In the yard of his downtown Guelph home, Nigel Raine and his wife Alice are cultivating a pollinator-friendly garden with such perennials as penstemon, lavender and bee balm.
“My input tends to be: Is it good for bees? They’re fascinating and beautiful creatures,” says Raine, an internationally recognized expert in pollinator conservation and ecology who joined the University of Guelph in May 2014. “I still find it captivating to go out in the garden and watch them as they decide which flowers to choose. They are capable of impressive feats of learning and memory.”
Raine arrived at U of G last spring as the inaugural holder of the Rebanks Family Chair in Pollinator Conservation, the first research chair of its kind in Canada. The endowed chair is funded by a $3-million gift from The W. Garfield Weston Foundation in the name of Wendy Rebanks, one of the foundation’s directors.
From how individual bees learn to how whole populations work, Raine says the tiny creatures have a lot to teach us about nature and our impacts on the natural world.
A faculty member in the School of Environmental Sciences (SES), he’s studying bee behaviour and pesticide impacts, and will share his findings with a wider audience through education and policy. That audience includes community groups, companies and institutions involved in bee and pollinator conservation across Canada and worldwide.
Since joining the U of G, Raine has appeared in numerous stories by Canadian newspapers and broadcast media to discuss an increasingly fraught topic: What’s happening to our bees?

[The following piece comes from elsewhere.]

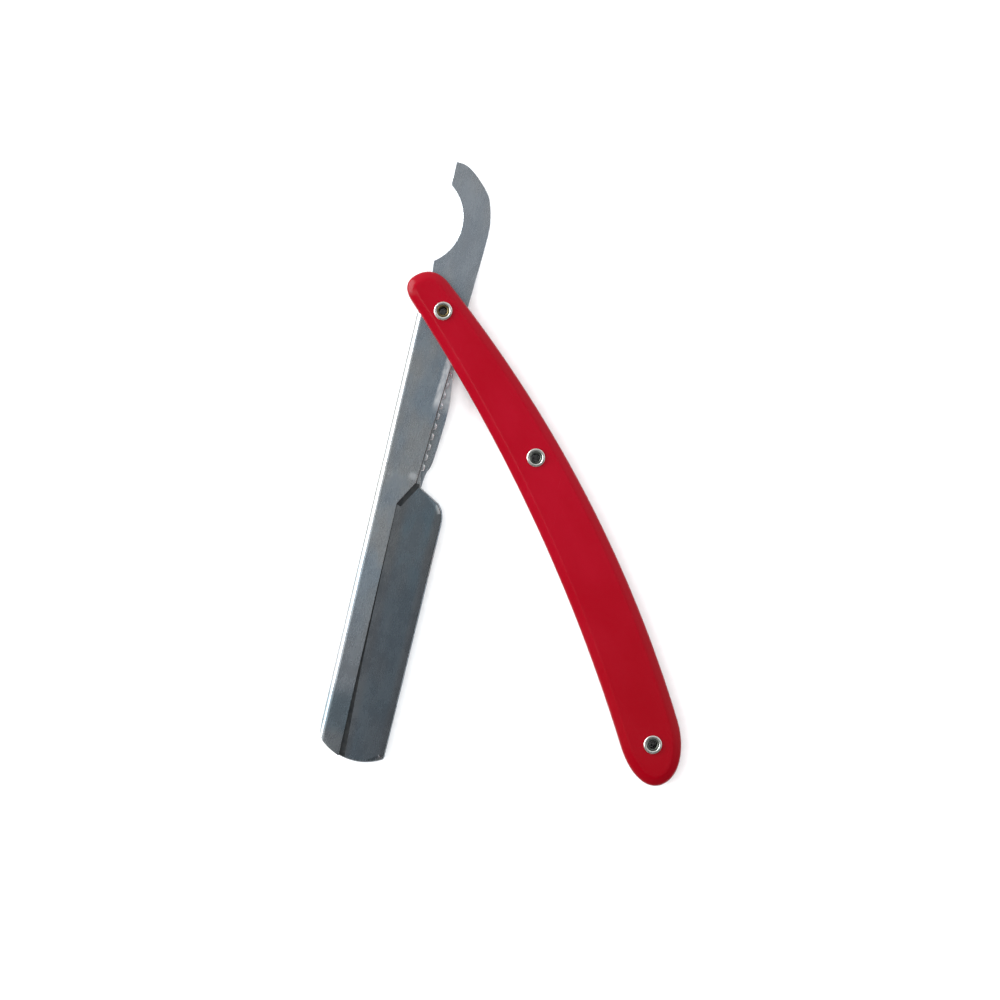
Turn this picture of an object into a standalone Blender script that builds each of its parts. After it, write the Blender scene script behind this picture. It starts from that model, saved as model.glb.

About one of three mouthfuls of food we eat depends on bee pollination, says Raine. Pollinators also help maintain plant diversity; eight in 10 flower species need pollinators to set seeds and fruit.
Declines in pollinator numbers across Ontario and Canada have been blamed on a number of factors, including pesticide exposure, disease, shrinking habitat and climate change. Raine suggests all of these factors are likely important in pollinator declines, and his research at Guelph will be pushing forward our understanding of how these factors are interacting.
One of the potential culprits for bee declines, the neonicotinoid pesticides, have received a great deal of recent attention. These insecticides kill pest insects by affecting their nervous system, but can also impair the behaviour of beneficial insects, such as bees. “Neonics” were the topic of a recent Quirks and Quarks show on CBC Radio that featured Raine.
Along with eight European researchers, he published a paper in 2014 reviewing the scientific evidence about the impact of neonicotinoids on insect pollinators. As a result of the research, the European Union placed a moratorium on the use of three neonicotinoid insecticides for treating seeds of crops favoured by bees.
“The weight of scientific evidence suggests that we should be concerned about insecticide impacts on bees,” says Raine, who appeared as an expert witness before the environmental audit committee of the U.K. Parliament and has advised the European Food Safety Authority. “Even at comparatively low exposure levels, as can be found in the field, I have seen negative effects of these chemicals on foraging behaviour and colony growth.”
Last fall Raine was also among “40 under 40” global scientists invited to join business and political leaders at the World Economic Forum in China.
He says there’s evidence that pollinator ranges are contracting, and that populations of moths and butterflies are declining each year. Insect habitat is fragmenting not just around towns and cities, but also on farms nearby. “We need to increase food and nesting resources available for a broad range of pollinators.”
Another study he published last year found long-term exposure to neonicotinoids affects bees’ ability to forage for pollen.
“Bees have to learn many things about their environment, including how to collect pollen from flowers. Exposure to this neonicotinoid pesticide seems to prevent bees from being able to learn these essential skills.”
For that study, researchers fitted bumblebees with tiny radio-frequency identification tags to track their flights in and out of their colonies — not unlike e-payment technology for public transit users in the “beehive” of the Greater Toronto Area.
Raine has also used ground-based radar to track bees’ foraging patterns and their ability to solve complex navigational problems.
This follows his widely reported 2012 paper published in Nature providing the first evidence that combined pesticide exposure affects bumblebee behaviour.
Raine completed his PhD at the University of Oxford on the pollination ecology of acacias in Mexico. Before coming to Canada, he was a faculty member in the School of Biological Sciences at Royal Holloway University of London, where he retains a visiting professor position.
Raine has studied bee learning in the lab, in flight cages and at field research stations. He plans to continue that work at Guelph, using campus greenhouses and field stations and working with landowners.
He expects his research will complement studies of honeybees and wild pollinators by other SES faculty members, including the five-year Canadian Pollination Initiative that ended this year. He also hopes to work with Guelph colleagues to adapt sensor and radio telemetry technology for bee foraging studies.
Raine hopes to “help the University of Guelph grow as a centre for pollination conservation knowledge and practice. Guelph is a forward-thinking city with the enthusiasm and capacity to care about big environmental issues.”